> DO THIS
The required output consists solely of the lines from the one containing "Reconstruct the object" down to the one containing "chassis_shelf = 6.0", both included, each quoted exactly.

> CAD and scene scripts
_ _ _
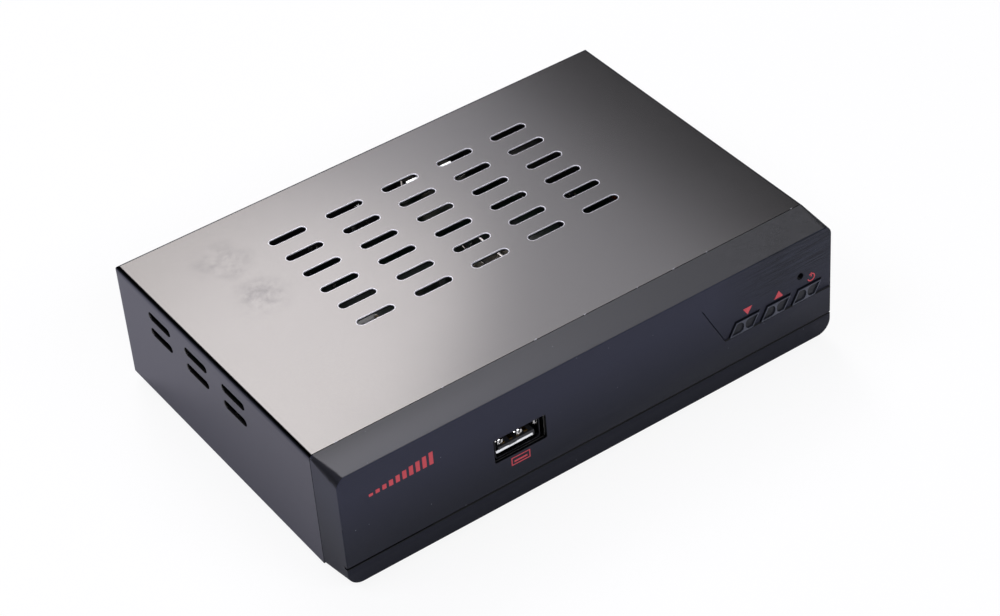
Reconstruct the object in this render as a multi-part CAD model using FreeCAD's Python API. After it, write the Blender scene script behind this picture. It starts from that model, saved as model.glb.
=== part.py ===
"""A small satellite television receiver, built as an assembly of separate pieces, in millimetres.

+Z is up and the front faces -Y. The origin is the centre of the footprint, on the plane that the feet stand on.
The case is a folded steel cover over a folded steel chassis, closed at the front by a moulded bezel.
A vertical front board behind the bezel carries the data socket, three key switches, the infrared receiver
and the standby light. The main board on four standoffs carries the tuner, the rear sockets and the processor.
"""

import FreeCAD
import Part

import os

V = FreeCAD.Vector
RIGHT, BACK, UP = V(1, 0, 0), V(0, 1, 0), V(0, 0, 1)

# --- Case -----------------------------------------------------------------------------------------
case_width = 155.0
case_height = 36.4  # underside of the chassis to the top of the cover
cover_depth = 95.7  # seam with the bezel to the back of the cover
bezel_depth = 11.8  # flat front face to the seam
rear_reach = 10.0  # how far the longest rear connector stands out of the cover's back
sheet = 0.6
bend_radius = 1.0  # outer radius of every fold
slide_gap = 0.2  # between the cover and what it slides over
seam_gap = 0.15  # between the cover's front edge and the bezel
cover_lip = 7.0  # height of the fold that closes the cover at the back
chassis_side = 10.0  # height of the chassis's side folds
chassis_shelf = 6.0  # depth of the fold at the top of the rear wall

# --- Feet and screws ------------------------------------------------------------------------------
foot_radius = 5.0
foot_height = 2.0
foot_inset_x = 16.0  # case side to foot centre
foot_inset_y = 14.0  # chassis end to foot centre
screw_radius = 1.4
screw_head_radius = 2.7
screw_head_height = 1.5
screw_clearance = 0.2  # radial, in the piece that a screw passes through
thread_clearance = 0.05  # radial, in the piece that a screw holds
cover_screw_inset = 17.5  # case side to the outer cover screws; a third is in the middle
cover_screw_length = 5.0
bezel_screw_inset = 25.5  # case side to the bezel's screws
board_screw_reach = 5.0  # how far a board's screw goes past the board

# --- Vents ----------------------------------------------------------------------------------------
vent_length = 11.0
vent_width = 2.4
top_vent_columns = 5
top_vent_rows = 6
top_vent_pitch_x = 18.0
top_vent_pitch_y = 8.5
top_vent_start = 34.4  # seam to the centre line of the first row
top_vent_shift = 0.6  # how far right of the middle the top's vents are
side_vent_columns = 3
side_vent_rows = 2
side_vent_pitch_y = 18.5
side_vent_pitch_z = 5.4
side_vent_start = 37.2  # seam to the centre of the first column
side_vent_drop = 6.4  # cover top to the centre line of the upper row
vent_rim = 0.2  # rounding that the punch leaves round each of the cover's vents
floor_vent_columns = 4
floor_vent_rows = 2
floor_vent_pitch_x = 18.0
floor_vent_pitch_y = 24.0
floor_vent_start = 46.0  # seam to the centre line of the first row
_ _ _
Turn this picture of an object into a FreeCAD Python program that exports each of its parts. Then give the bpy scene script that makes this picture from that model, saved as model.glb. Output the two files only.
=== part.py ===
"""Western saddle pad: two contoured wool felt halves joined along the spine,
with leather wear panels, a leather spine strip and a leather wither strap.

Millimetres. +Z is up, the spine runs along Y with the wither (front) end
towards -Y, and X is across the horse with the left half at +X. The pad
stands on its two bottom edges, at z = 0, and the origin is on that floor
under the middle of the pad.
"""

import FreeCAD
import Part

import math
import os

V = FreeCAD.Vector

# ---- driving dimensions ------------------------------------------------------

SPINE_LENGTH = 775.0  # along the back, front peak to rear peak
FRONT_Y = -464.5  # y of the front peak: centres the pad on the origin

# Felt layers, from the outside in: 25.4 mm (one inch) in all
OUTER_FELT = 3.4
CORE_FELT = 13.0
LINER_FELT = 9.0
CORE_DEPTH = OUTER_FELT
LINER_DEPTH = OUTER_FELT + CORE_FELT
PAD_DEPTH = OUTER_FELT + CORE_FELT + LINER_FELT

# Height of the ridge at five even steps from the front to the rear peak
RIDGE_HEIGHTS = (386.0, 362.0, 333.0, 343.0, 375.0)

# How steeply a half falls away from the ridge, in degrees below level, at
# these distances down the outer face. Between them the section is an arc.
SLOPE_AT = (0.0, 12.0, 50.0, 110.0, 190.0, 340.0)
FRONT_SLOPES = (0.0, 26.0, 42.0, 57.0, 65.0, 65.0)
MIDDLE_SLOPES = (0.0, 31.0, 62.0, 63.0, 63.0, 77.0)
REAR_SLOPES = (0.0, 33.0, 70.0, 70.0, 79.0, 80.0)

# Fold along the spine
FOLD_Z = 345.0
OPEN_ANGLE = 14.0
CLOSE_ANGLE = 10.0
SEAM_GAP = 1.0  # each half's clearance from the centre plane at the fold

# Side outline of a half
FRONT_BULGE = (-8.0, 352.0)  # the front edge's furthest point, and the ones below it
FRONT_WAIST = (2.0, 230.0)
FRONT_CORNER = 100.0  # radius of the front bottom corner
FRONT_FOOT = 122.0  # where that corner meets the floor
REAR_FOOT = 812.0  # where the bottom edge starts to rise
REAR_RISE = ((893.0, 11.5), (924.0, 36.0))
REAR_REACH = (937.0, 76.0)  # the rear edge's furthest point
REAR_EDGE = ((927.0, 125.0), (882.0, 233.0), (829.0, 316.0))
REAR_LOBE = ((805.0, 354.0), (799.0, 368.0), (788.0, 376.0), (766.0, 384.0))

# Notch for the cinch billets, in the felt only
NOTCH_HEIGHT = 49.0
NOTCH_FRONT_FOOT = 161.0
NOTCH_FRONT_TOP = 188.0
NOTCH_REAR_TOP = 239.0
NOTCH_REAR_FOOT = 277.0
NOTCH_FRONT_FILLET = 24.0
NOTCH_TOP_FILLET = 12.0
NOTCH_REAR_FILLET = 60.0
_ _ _
> EXERCISE RESULT
Reconstruct the object in this render as a multi-part CAD model using FreeCAD's Python API. After it, write the Blender scene script behind this picture. It starts from that model, saved as model.glb.
=== part.py ===
"""A small satellite television receiver, built as an assembly of separate pieces, in millimetres.

+Z is up and the front faces -Y. The origin is the centre of the footprint, on the plane that the feet stand on.
The case is a folded steel cover over a folded steel chassis, closed at the front by a moulded bezel.
A vertical front board behind the bezel carries the data socket, three key switches, the infrared receiver
and the standby light. The main board on four standoffs carries the tuner, the rear sockets and the processor.
"""

import FreeCAD
import Part

import os

V = FreeCAD.Vector
RIGHT, BACK, UP = V(1, 0, 0), V(0, 1, 0), V(0, 0, 1)

# --- Case -----------------------------------------------------------------------------------------
case_width = 155.0
case_height = 36.4  # underside of the chassis to the top of the cover
cover_depth = 95.7  # seam with the bezel to the back of the cover
bezel_depth = 11.8  # flat front face to the seam
rear_reach = 10.0  # how far the longest rear connector stands out of the cover's back
sheet = 0.6
bend_radius = 1.0  # outer radius of every fold
slide_gap = 0.2  # between the cover and what it slides over
seam_gap = 0.15  # between the cover's front edge and the bezel
cover_lip = 7.0  # height of the fold that closes the cover at the back
chassis_side = 10.0  # height of the chassis's side folds
chassis_shelf = 6.0  # depth of the fold at the top of the rear wall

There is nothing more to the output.